The only really original element is the concept of an isolated factory prison where not only are all the inmates men with violent criminal pasts, they also are followers of an apocalyptic religious cult. This means the action takes place in a claustrophobic environment of industrial machinery, huge underground tunnels, galley ways, steel catwalks and long chains: dark, moody, full of foreboding. Viewers should feel dread and abandonment throughout this film. The religious flavour adds a superficial Gothic feel with close-up shots of lit candles; nearly all the cast are skinhead monks in drab dark colours and even Ripley falls in line with the hair and clothing fashions. Unfortunately constant studio interference in the making of “Alien 3” has made for a muddled mess in which the potential offered by a prison scenario of mad misogynist monks is never properly realised and the film retreats into a re-run of “Alien” in which people scurry around the labyrinths of the prison alternately flushing out the alien so it can be destroyed and trying to avoid being killed by it. The plot starts to stretch and drag halfway through when an early attempt to trap and kill the creature ends in disaster and everyone collapses in despair and self-doubt before slowly and painfully resuming the job.

Whatever character development exists in Ripley in “Alien 3” is limited to a black sense of humour and wry one-liners: “This is a maximum security prison and it has no weapons?!” or words to that effect. The prisoners she has to deal with, played by Ralph Brown, Charles Dance, Charles S Dutton, Brian Glover, Paul McGann, Pete Postlethwaite and Danny Webb among others, are one-dimensional characters or character stereotypes who get very limited screen time: Dance and Glover’s characters exit early and Webb, playing Morse, doesn’t even become prominent until near the end of the film. The one character who shows signs of being more than a one-note role is Dillon (Dutton), the hard man who enforces discipline and leads prayer, and who in his own way has a soft spot for Ripley and sacrifices himself to give her time to kill the alien.

The theme of how institutional religion and a bureaucrat mind-set can restrict people’s viewpoints and limit their capacity for action, especially in a context where they have to deal with an unforeseen and unpredictable threat to their security and existence, and a parallel theme of how people in despair learn to cope and deal with an extreme enemy, using the few resources they have, are strong but help create a plot that can be slow for audiences used to the fast and convoluted pace of “Aliens” and who expect sci-fi movies to fit the kinetic action adventure mould.

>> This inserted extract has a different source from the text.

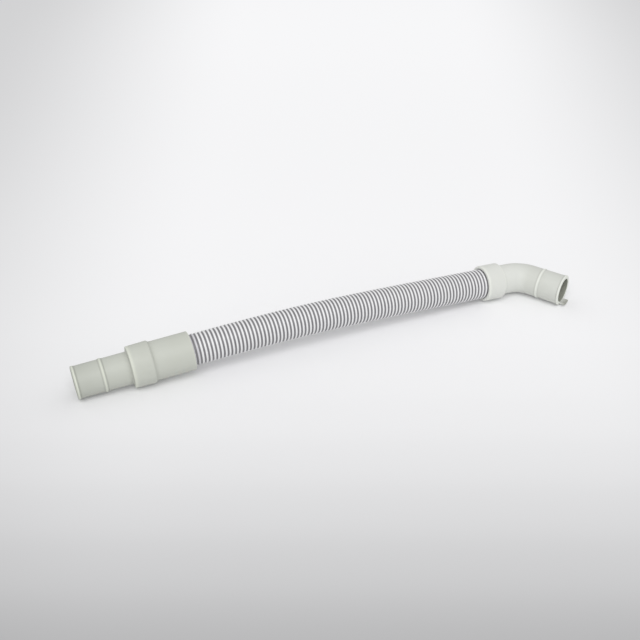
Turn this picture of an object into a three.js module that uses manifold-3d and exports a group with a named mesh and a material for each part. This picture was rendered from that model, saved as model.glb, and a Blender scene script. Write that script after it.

Had Fox Studio allowed director David Fincher more freedom to make “Alien 3”, the film most likely would have developed in a way similar to Fincher’s later movies like “Se7en” in which protagonists negotiate their way through a situation, the rules of which aren’t clear, and battle their own character limitations and flaws as much as they fight through their dilemma. In Ripley’s case, she not only must learn the rules of prison society as they apply to her, she must fight against her fears about the alien and her own body which now harbours an alien embryo. (How this happened and how Ripley knows the embryo is a “queen” embryo aren’t clear in the movie.) This might have made “Alien 3” an interesting noirish psychological study of characters in crisis but it wouldn’t have resulted in the kind of box office success the studio expected.